Indonesia is the world’s top exporter of nickel ore, thermal coal and refined tin, but also has significant exports of iron ore and bauxite, both of which are likely to be stopped after Sunday.
An increase in shipments of processed minerals would bolster the country’s foreign revenue and help narrow a current account deficit, which has undermined investor confidence and battered the rupiah.
However, the move has drawn protests from small mining companies, which say they can’t afford to build smelters, as well as from international majors, including U.S. giants Freeport-McMoRan Copper & Gold and Newmont Mining Corp .

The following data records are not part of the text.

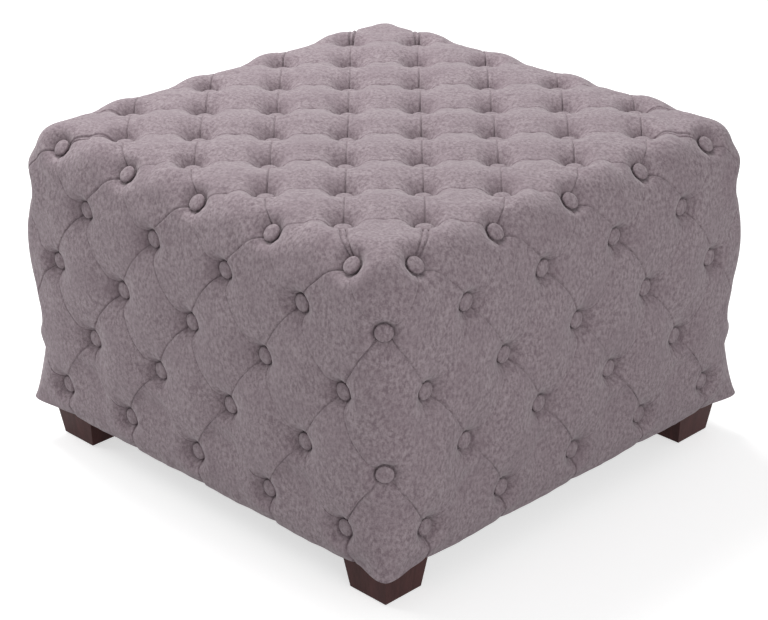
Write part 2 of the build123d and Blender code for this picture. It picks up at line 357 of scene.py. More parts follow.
def top_seat(across, deep):
    """A button's seat on the top, or in row 0 at its edges, in pitches from the front left."""
    if deep == 0:
        return side_seat(across, 0)
    if across == tufts:
        return turned(side_seat(deep, 0), 1)
    if deep == tufts:
        return turned(side_seat(tufts - across, 0), 2)
    if across == 0:
        return turned(side_seat(tufts - deep, 0), 3)
    return Vector((across * pitch - half, deep * pitch - half, top_level)), Vector((0, 0, 1))


def row_places(row):
    """Places along a side, in pitches, of a row's buttons."""
    return [k / 2 for k in range(2 * tufts + 1) if k % 2 != row % 2]


# Pleats between two buttons: how far each bows along the cloth, and how deep its fold is, in
# the two ways of the lattice. They bow away from the corner that they lead to. A negative depth
# is a box pleat, two folds side by side, as on the top near its corners.
side_bows = (0.0045, 0.0100)
side_folds = (0.0034, 0.0015)
top_bows = (0.0015, 0.0015)
top_folds = (0.0038, 0.0014)
box_pleat_fold = -0.0062
box_pleat_reach = 0.8 * pitch
pleat_variation = 0.3
pillow_variation = 0.0016
pleat_seed = 7
chance = random.Random(pleat_seed)
# Pleats by the places of their two seats in tenths of a millimetre, since the pillows on either
# side share one
tenths_per_metre = 10000
pleats = {}


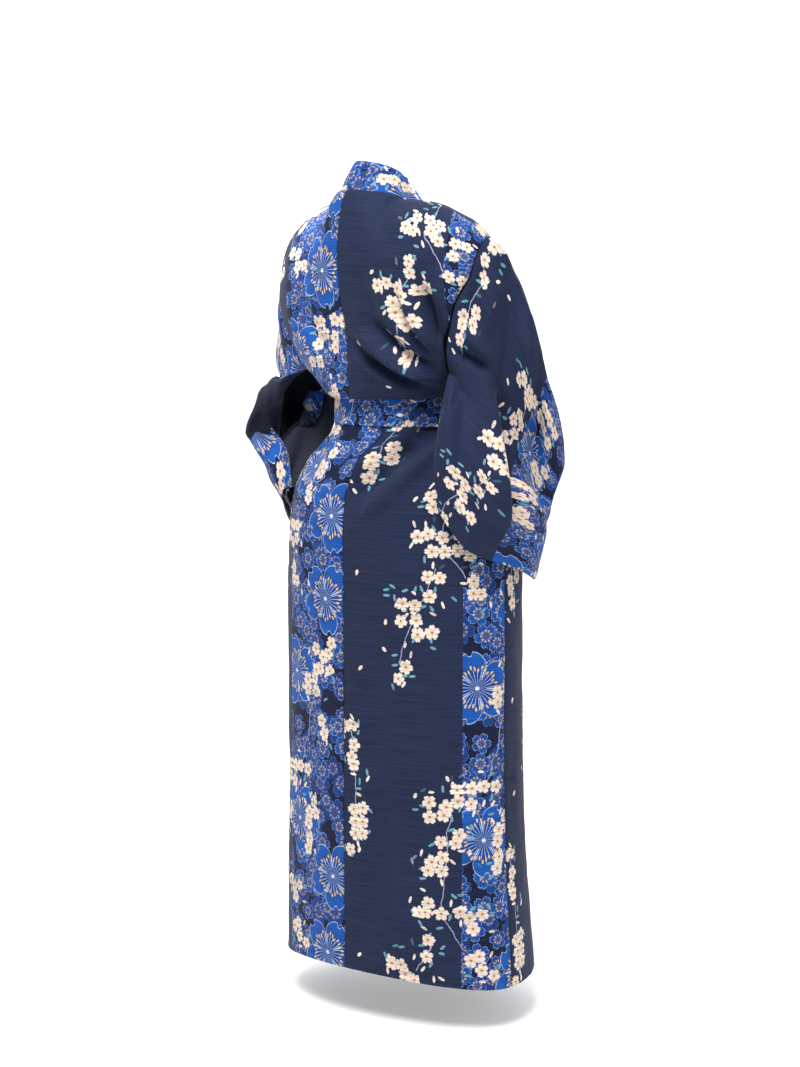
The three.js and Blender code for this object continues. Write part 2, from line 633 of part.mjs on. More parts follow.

The plan has also raised fears that export earnings could be slashed in the short term as miners scramble to meet the new regulation. Mining contributes about 12 percent of gross domestic product to Southeast Asia’s largest economy.
Privately owned Ibris Nickel Pte Ltd is the first miner to announce it has put operations on hold due to uncertainty over the ban, halting its 2-million-tonne-a-year mine.
Ibris Chief Operating Officer Agus Suhartono told Reuters the company had halted operations at the start of the month and may be forced to lay off some of its 1,400 workers at its mine in Southeast Sulawesi. Ibris does not have a refinery yet, and currently exports all of its nickel ore production.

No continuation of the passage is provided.